There’s a saying that suggests investors should ‘Sell in May and Go Away.’ I think it’s a mistake generally, and could be an especially big blunder in 2019. Let me explain why.
Historically, the summer months have seen poorer share price returns than the rest of the year. But that doesn’t necessarily mean shares will actually lose money in the summer.
UBS analysts have examined the S&P 500, and they reckon $100 invested in the index in 1928 and following the ‘Sell in May’ strategy would have grown to $5,800. But with the cash just left there for the whole period, the total would have come to $16,000.

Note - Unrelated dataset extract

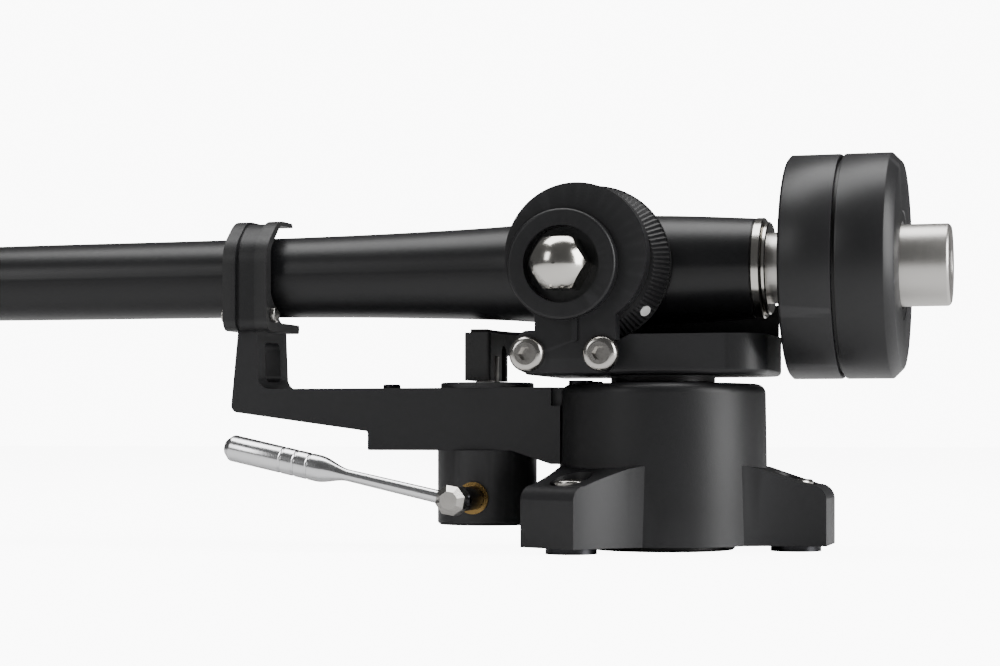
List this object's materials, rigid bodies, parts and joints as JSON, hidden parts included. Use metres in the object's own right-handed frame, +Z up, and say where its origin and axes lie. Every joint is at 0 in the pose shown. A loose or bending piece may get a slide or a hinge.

I think the problem is compounded for those who invest for dividends too. I have shares in Lloyds Banking Group and Aviva, with forecast yields of 5.5% and 7.9%, respectively. If I sell both today, I’d need to get back in by early August to be sure I don’t miss the interim ex-dividend dates. I couldn’t wait until September or October when the tradition suggests coming back.
And for my current top buy candidate Royal Dutch Shell, which pays quarterly, you wouldn’t want to miss ex-div dates currently predicted for 16 May and 15 August. You’d have to be very careful of the timing of your sells and buys to avoid losing cash. And that’s for a strategy of no demonstrable long-term benefit anyway.
Where would you put your money during the summer? A savings account paying around 1% interest? Add in the charges you’ll have to pay to sell and then repurchase your shares, I’d say it’s looking even less attractive.
What about 2019 specifically? Well, 2018 ended on a real downer, with the FTSE 100 losing 15% over the course of the 12 months. Most of that came in the tail-end of the year too, so ironically, if you’d come back in September after selling in May last year you’d have been buying just in time for a big fall.
This year has been good, so far, with an 11% gain. But if you see that as a ‘Sell in May’ high, then I think you’d be overlooking two key facts.
One is that the FTSE 100 is still only 9% up over the past five years, despite many of its major constituents putting in impressive performances in that period. We’re far from a peak.
And as company earnings have been rising, so have dividends, and we’re looking at a forecast yield of 4.7% from the index in 2019. That’s down from 4.9% in Q4 2018 as prices have recovered a little, but it’s still significantly ahead of the Footsie’s long-term yields. And it suggests to me that shares are undervalued.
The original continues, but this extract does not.